Coming just weeks after property developer ESR Cayman postponed its $1.24- billion IPO in Hong Kong, Budweiser Brewing's decision is seen hurting the outlook for large share listings in the city, one of the busiest marketplaces for IPOs. ESR gave no reason for its decision.

Among the high-profile names slated to come to market is e-commerce major Alibaba Group Holding. The company plans to raise $10 billion through its secondary listing in Hong Kong, lower than the $20 billion that media had reported earlier, Caixin Global said on its website last month, citing a source close to the deal. A spokesperson for Alibaba, which hasn't officially confirmed plans for a listing in the city, declined to comment on market speculation.

Haitong's Leung said that while the number of new listings in the city was unlikely to be hit sharply, the pipeline of large companies seeking to raise funds could shrink.

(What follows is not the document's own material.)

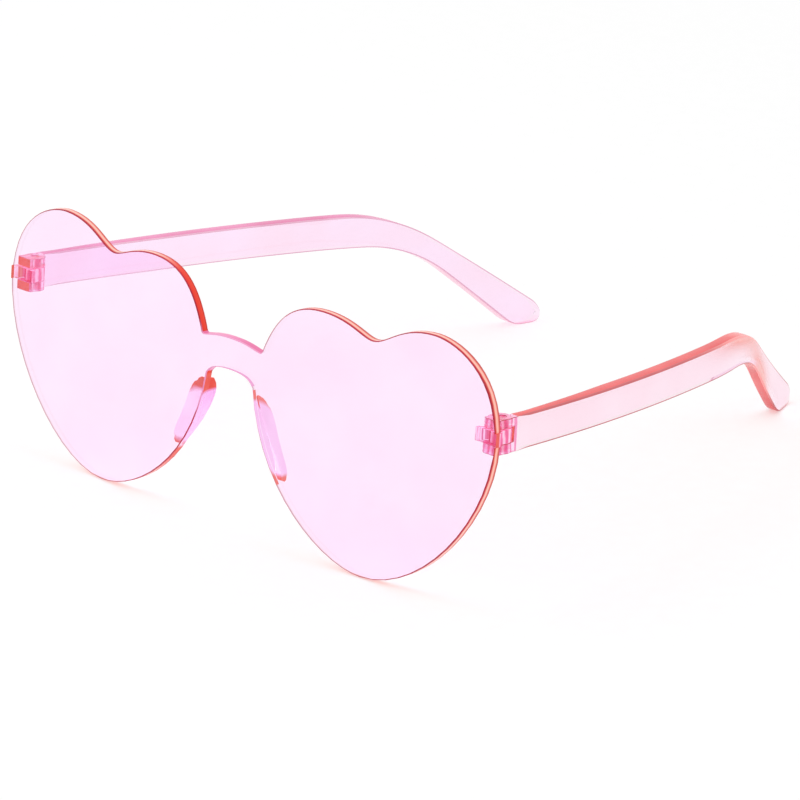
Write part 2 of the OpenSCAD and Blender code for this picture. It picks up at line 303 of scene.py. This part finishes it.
def plastic(name, paint, shade, rough=0.03, clear=1.0, glow=0.0, within=(1, 0.93, 0.97),
            line=False, shine=0.5):
    """Clear moulded plastic. paint is one of the paints above, or the two
    colours that it drifts between. shade is what a lamp's light turns to behind
    it, clear is how much of it is see-through, glow is the light that it
    carries to its edges, within is the tint of a wall met from the inside, and
    shine is the strength of its reflections. A line is pale from the inside at
    any angle."""
    mat, tree = new_material(name)
    place = add(tree, "TexCoord").outputs["Object"]

    # slow drift of the colour, as in a moulding that cooled unevenly
    drift = noise(tree, place, DRIFT_SCALE, 2.0)
    see_through = seen = None
    if callable(paint):
        painted, see_through, seen = paint(tree, place, drift)
    else:
        painted = drifting(tree, drift, *paint)

    # fine rubbing marks in the polish
    marks = {"Value": noise(tree, place, MARKS_SCALE, 4.0),
             "To Min": rough * 0.5, "To Max": rough * 1.5}

    # faint waviness left by the mould
    wave = {"Height": noise(tree, place, WAVE_SCALE, 1.0),
            "Strength": WAVE_STRENGTH, "Distance": WAVE_DEPTH}

    skin = {"Base Color": painted,
            "Transmission Weight": see_through or clear,
            "IOR": IOR,
            "Specular IOR Level": shine,
            "Roughness": add(tree, "MapRange", marks).outputs["Result"],
            "Normal": add(tree, "Bump", wave).outputs["Normal"]}
    if glow:
        skin.update({"Emission Color": painted, "Emission Strength": glow})

    # light caught inside leaves straight through the wall
    fresnel = add(tree, "Fresnel", {"IOR": IOR}).outputs["Fac"]
    caught = maths(tree, "GREATER_THAN", fresnel, CAUGHT)
    if line:
        behind = add(tree, "NewGeometry").outputs["Backfacing"]
        caught = maths(tree, "MAXIMUM", caught, behind)
    leak = add(tree, "BsdfTransparent", {"Color": seen or opaque(within)})
    wall = mix_shader(tree, caught, add(tree, "BsdfPrincipled", skin).outputs["BSDF"],
                      leak.outputs["BSDF"])

    # lamps shine through it
    path = add(tree, "LightPath").outputs
    pane = add(tree, "BsdfTransparent", {"Color": opaque(shade)}).outputs["BSDF"]
    add(tree, "OutputMaterial",
        {"Surface": mix_shader(tree, path["Is Shadow Ray"], wall, pane)})
    return mat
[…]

"Large IPOs, where the managements think they may have the luxury of time to wait for better pricing, may delay" coming to the market, Leung said. "The management of Budweiser is not urgently asking for money. Even though the fundraising is aimed at repaying debt," it can afford to wait for better timing, he said.

New listings in the city raised as much as HK$288 billion ($36.9 billion) in 2018, overtaking New York and making it the largest in the world.

Besides concerns about the impact from Sino-American trade tensions, the long drawn out political protests in Hong Kong over a controversial extradition bill has also contributed to the weak sentiment toward large IPOs.

Gross proceeds from the Budweiser Brewing offering would have amounted to about $8.4 billion even at the lower end. At that size, the issue would have ranked above that of ride-hailing service Uber Technologies, which raised $8.1 billion from its U.S. offering.

Net proceeds from the offering were intended to be used to repay the company's loans to parent AB InBev group as part of a reorganization.

"I think the main reason they came to Hong Kong is to attract mainland money. Yet, private investors may be reluctant to participate in IPOs at present as onshore liquidity tightens," said Shum of Sincere Securities.